Die entfesselte Marktwirtschaft bedroht die Demokratie

Der ehemalige Topmanager Daniel Goeudevert zitiert eine Studie der Bertelsmann-Stiftung aus dem Dezember 2007, aus der hervorgeht, dass nur noch eine kleine Minderheit von gerade einmal 15 Prozent der Menschen in Deutschland die wirtschaftlichen Verhältnisse im Lande für gerecht hält. Es ist zu befürchten, dass es bis heute nicht mehr, sondern eher weniger geworden sind. Und lediglich nur noch fünf Prozent der Bundesbürger hielten damals Deutschland für dasjenige Industrieland, das ihren Vorstellungen von sozialer Gerechtigkeit am nächsten kommt. Daniel Goeudevert schreibt: „Das sind dramatische Werte – und zugleich eine dröhnende Absage an die seit Jahren betriebene Liberalisierungspolitik. Noch nie in der Nachkriegszeit war die Unzufriedenheit mit den politischen, wirtschaftlichen und sozialen Verhältnissen in Deutschland größer als heute.“ Nach seinem Ausscheiden aus dem Management stand er dem Green Cross International als Vizepräsident vor und war Berater des Generaldirektors der UNESCO.
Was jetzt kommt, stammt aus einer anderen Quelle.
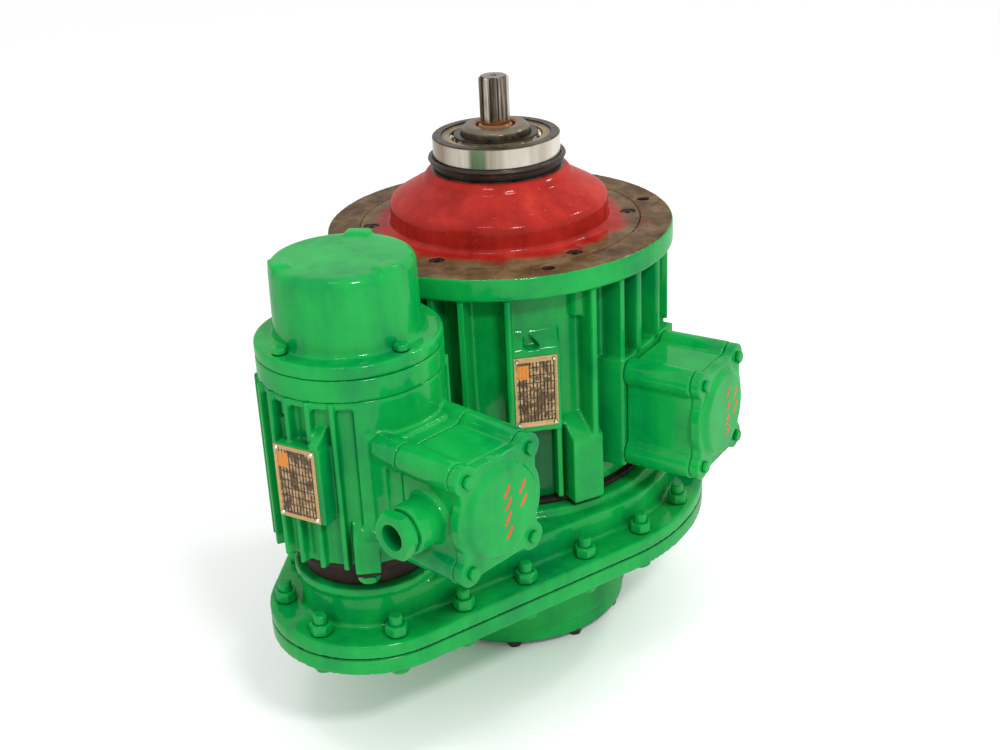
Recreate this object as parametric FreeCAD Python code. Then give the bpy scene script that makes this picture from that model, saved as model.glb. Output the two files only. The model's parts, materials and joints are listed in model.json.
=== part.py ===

Die politische Legitimation geht verloren

Es ist nicht mehr auszuschließen, dass der Superkapitalismus selbst eine Demokratie zerstören kann. Laut Daniel Goeudevert sollte spätesten mit der verheerenden Bankenkrise erkennbar geworden sein, dass sich die reale Marktwirtschaft in der Tat zu einer ernsten Bedrohung für die wichtigste gesellschaftliche Errungenschaft der Neuzeit ausgewachsen hat. Der Ex-Manager stellt fest: „Die ökonomische Vernunft braucht einen freien Markt, sie ist aber nicht unbedingt auf Demokratie angewiesen.“

Daniel Goeudevert kritisiert, dass das politische System der Ökonomie immer weniger entgegensetzt und sich deren Primat unterordnet. Es hat sich deshalb von einer den Markt korrigierenden in eine den Markt fördernde Instanz verwandelt. Aber das kostet seiner Meinung nach politische Legitimation. Daniel Goeudevert schreibt: „Nur noch etwa 40 Prozent der Bürger sehen ihre Interessen durch die von ihnen gewählten Repräsentanten angemessen vertreten.“

Die „Partei der Nichtwähler“ hat die CDU und die SPD überholt

Eine Demokratie, von der sich der Souverän verabschiedet, ist für Daniel Goeudevert aber keine mehr. Schon heute ist die „Partei der Nichtwähler“ zur größten Volkspartei angewachsen, während die ehemaligen Volksparteien CDU und SPD immer mehr Rückhalt im Volk verlieren. Schuld daran sind in hohem Maß die gesellschaftlichen Führungsschichten, die von jenen Ungleichheiten profitieren, die das Demokratie- und Gerechtigkeitsempfinden der Mehrheit untergräbt.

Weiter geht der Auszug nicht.